Moreover, the circuits vary in how they apply this rule. See, e.g., Bowers v. NCAA, 475 F.3d 524, 542-44 (3d Cir. 2007) (holding that attorneys whose behavior was declared sanctionable could appeal despite not receiving "any additional monetary or disciplinary sanctions . . . beyond factual findings and language in the actual order that the conduct of those attorneys merited sanctions"); Butler v. Biocore Med. Techs., Inc., 348 F.3d 1163, 1166, 1168-69 (10th Cir. 2003) (allowing attorneys to appeal orders that "directly aggrieve them"); Williams v. United States (In re Williams), 156 F.3d 86, 90-93 (1st Cir. 1998) (allowing attorneys to appeal orders criticizing their conduct only where the district court identified the criticism as a reprimand or a sanction); Walker v. City of Mesquite, 129 F.3d 831, 832-33 (5th Cir. 1997) (allowing an appeal from a district court's order reprimanding an attorney for misconduct despite the lack of a fine or other punishment); Clark Equip.

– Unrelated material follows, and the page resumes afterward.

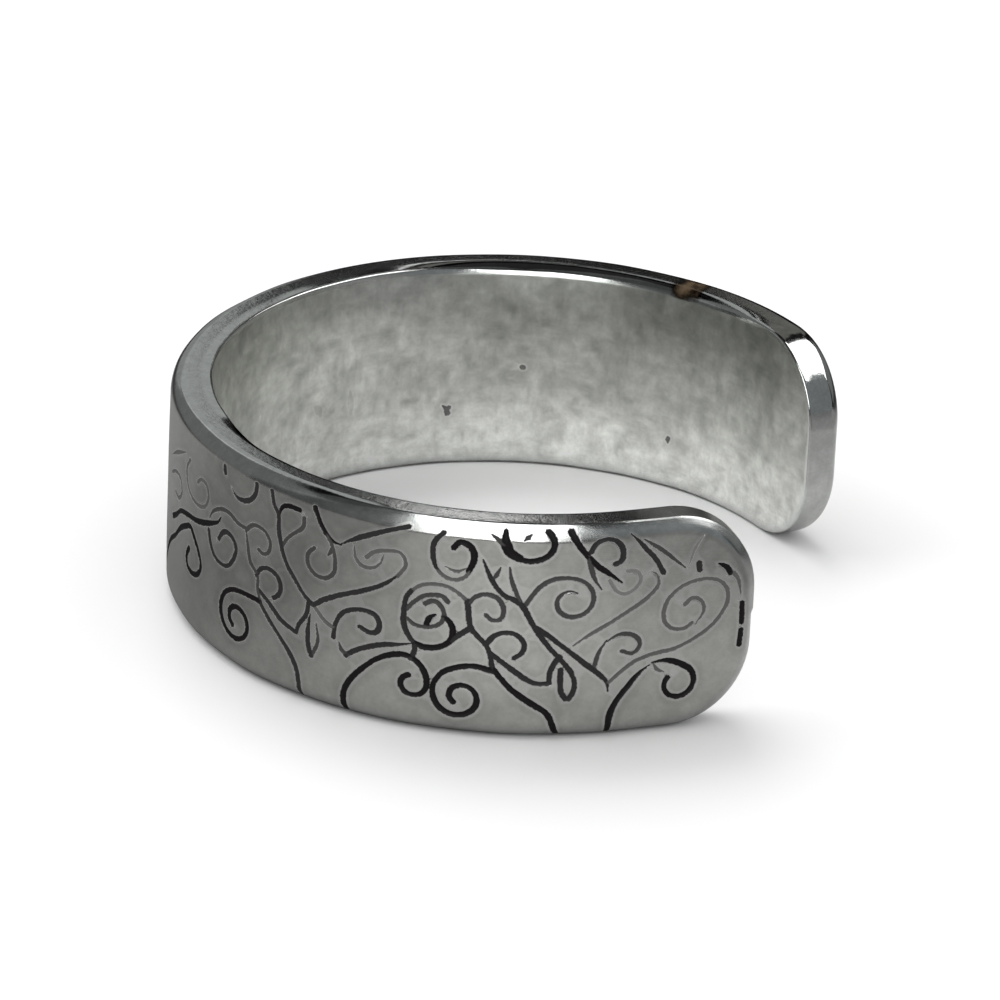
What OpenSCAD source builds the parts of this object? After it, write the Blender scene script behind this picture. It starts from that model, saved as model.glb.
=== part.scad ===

Co. v. Lift Parts Mfg. Co., 972 F.2d 817, 820 (7th Cir. 1992) (rejecting an attorney's attempt to appeal a district court order that was critical of his conduct where he could not show that he suffered any monetary harm from the criticism).

Metro offers no argument for why we should set a new precedent by declaring that an attorney who is sanctioned or, as in this case, who is found to have prejudiced a trial based on improper conduct, suffers an appealable injury. It also fails to make any argument about why, if we do establish such a precedent, we should adopt the most lenient standard available.

Moreover, we find the reasoning in our unpublished decision in Barnett, which dealt with very similar circumstances, to be persuasive. The district court in that case accused the federal prosecutor of knowingly presenting perjured testimony after several government witnesses testified inconsistently about their level of illegal activity. Barnett, 51 F. App'x at 953-55. When the jury returned a verdict convicting Barnett, the district court granted a motion for a new trial, partially on the ground that the prosecutor knowingly introduced false testimony…. The case was retried and Barnett was convicted once again. After the retrial, the prosecutor filed an appeal challenging the order granting a new trial, arguing "that the district court's findings as to her conduct constitute an appealable sanction." ***

The opinion in Barnettexplained that "even if this court were to adopt the position that an order containing particularlized findings of professional misconduct is an appealable sanction, [the prosecutor] fails to demonstrate that the district court made such a finding." *** In that case, the district court repeatedly stated that it was not finding the prosecutor guilty of misconduct, and instead simply addressed her conduct "in the context of its legal conclusions."

This treatment of alleged misconduct in Barnettparallels how the district court in the present case dealt with Metro's counsel. The court here never specifically sanctioned or formally charged Metro's counsel with misconduct. Instead, the court simply relied on its conclusion that Metro's counsel had prejudiced the jury as part of its rationale for granting a new trial.

Indeed, the prosecutor in Barnettmay have had an even a stronger argument that she suffered an appealable injury because the district court in that case sent a letter to the Department of Justice suggesting an investigation into her possible misconduct (although the sending of such a letter is, in itself, plainly not appealable)…. Nothing similar was done by the district court in the present case. Also noteworthy is the fact that, in Barnett, the prosecutor herself attempted to appeal the district court's ruling. Here, Metro, not Metro's trial counsel, is attempting to appeal, which provides an even less compelling reason to take up the issue of attorney sanctions on an interlocutory basis. [Ed. note: This means there is likely no jurisdiction for this appeal.]

Furthermore, unlike Barnettwhere the case was retried before the prosecutor brought an appeal challenging the district court's order criticizing her conduct, Metro in the present case seeks to appeal the district court's ruling without waiting for a retrial. If we were to find standing to appeal in a case like this, parties would be able to file interlocutory appeals in cases where an attorney's allegedly prejudicial conduct was used as a basis to grant a new trial, effectively opening a "back door" method of appealing such orders. We would thus be creating a hybrid system for the review of orders granting new trials, where those that relied on alleged attorney misconduct would be immediately appealable but those that relied on other grounds would not. Creating this disparity is unwarranted, especially because Metro — should it lose a second trial — will eventually be able to attack the district court's decision on appeal. See Duncan v. Duncan, 377 F.2d 49, 52 (6th Cir. 1967) ("Although an order granting a new trial is generally not appealable, it is clear that such orders are reviewable on appeal from the final judgment in the second trial."). We thus reject Metro's contention that we have jurisdiction to consider Metro's appeal by means of reviewing the district court's purported finding of alleged attorney misconduct.